North Memorial Health Care would make anyone's list of candidates to get merged out of independent existence as the industry consolidation kicked off by health care reform continues.
While North Memorial is a big care provider in the northwest metropolitan area, with consolidated revenue of $544 million through the first nine months of 2012, that still makes it a small player in an industry that sees clear benefits to greater size and scale.
Waiting around for a merger proposal, of course, isn't an executive's job.
So it's promising to see Robbinsdale-based North Memorial move with urgency in an ongoing effort to remake itself as an integrated care system rather than a hospital company that happens to have clinics. Whether or not a merger ever materializes, moving quicker down that path is the right direction to lead this business.

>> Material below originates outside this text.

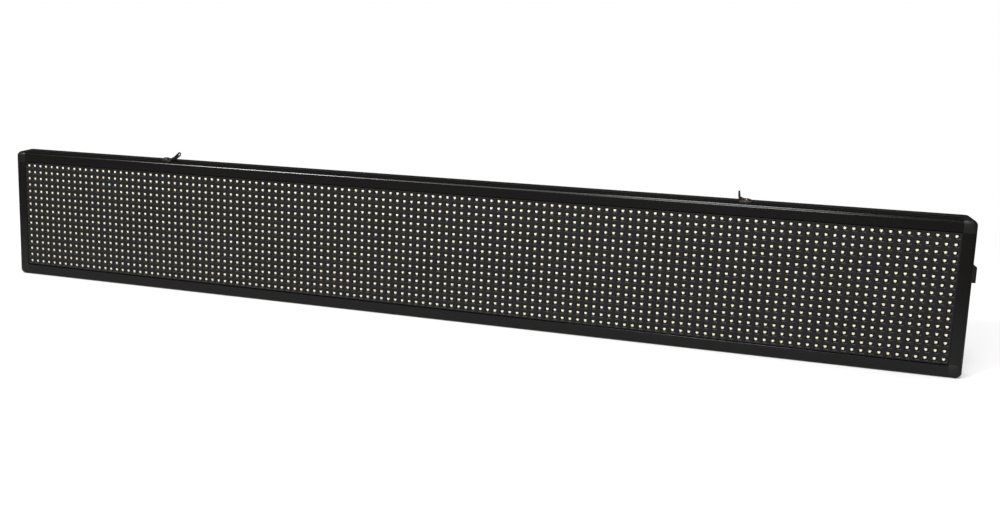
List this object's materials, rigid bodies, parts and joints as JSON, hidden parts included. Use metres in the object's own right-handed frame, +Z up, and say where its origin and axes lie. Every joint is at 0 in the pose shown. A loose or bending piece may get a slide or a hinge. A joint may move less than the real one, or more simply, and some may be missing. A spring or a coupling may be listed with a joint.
{
  "type": "led display panel",
  "caption": "Long slim LED matrix display: lamp modules behind dark masks in a grooved rail frame with moulded corners, hanging ears and a side power inlet.",
  "frame": {"origin": "centre of the underside, at the middle of the frame's depth", "axes": "+Z up; X along the panel, +X to the right as seen from the front; the lamps face -Y"},
  "size_m": [1.318, 0.0402, 0.2026],
  "materials": {
    "rail": "satin black anodised",
    "corner": "moulded, fine texture",
    "mask": "matte black",
    "lamp": "clear over a cream reflector",
    "circuit_board": "black solder resist",
    "moulding": "moulded",
    "crossbar": "zinc plated",
    "cover": "powder coat",
    "hanger": "satin",
    "bright_steel": "bright",
    "screw": "zinc plated",
    "brass": "turned",
    "inlet": "moulded",
    "nylon": "moulded",
    "ribbon": "extruded",
    "lead": "extruded"
  },
  "bodies": {
    "root": {"back_cover": "cover", "board_1": "circuit_board", "board_2": "circuit_board", "board_3": "circuit_board", "board_4": "circuit_board", "bottom_rail": "rail", "card_posts": "brass", "controller_card": "circuit_board", "corner_lower_left": "corner", "corner_lower_right": "corner", "corner_upper_left": "corner", "corner_upper_right": "corner", "cover_screws": "screw", "crossbar_1": "crossbar", "crossbar_2": "crossbar", "crossbar_3": "crossbar", "crossbar_4": "crossbar", "crossbar_5": "crossbar", "hanger_bolts": "bright_steel", "hanger_left": "hanger", "hanger_nuts": "bright_steel", "hanger_right": "hanger", "inlet_nut": "brass", "lamps_1": "lamp", "lamps_2": "lamp", "lamps_3": "lamp", "lamps_4": "lamp", "left_rail": "rail", "mask_1": "mask", "mask_2": "mask", "mask_3": "mask", "mask_4": "mask", "module_frame_1": "moulding", "module_frame_2": "moulding", "module_frame_3": "moulding", "module_frame_4": "moulding", "module_screws": "screw", "power_headers": "nylon", "power_inlet": "inlet", "power_lead": "lead", "power_plugs": "nylon", "ribbon_cable_1": "ribbon", "ribbon_cable_2": "ribbon", "ribbon_cable_3": "ribbon", "ribbon_cable_4": "ribbon", "ribbon_sockets": "moulding", "right_rail": "rail", "top_rail": "rail"}
  },
  "joints": []
}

In a conversation with two North Memorial executives last week, they acknowledged risks but said their plans are for North Memorial to be around a long time.
North Memorial is rolling out a new strategic plan to its employees. An e-mail from the CEO in December said in black-and-white that implementing it will mean reducing staff at the big North Memorial Medical Center in Robbinsdale. Yet the change is really more fundamental than simply cutting costs.
"It's a very distinct shift, to growing and focusing our organizational energy outside of the walls of our hospital," said Gayle Mattson, president of North Memorial Medical Center.
The hospital "will always be here for our [patients] who are really sick," Mattson said, but there will also be new investments in people, technology and facilities to deliver care outside of a hospital.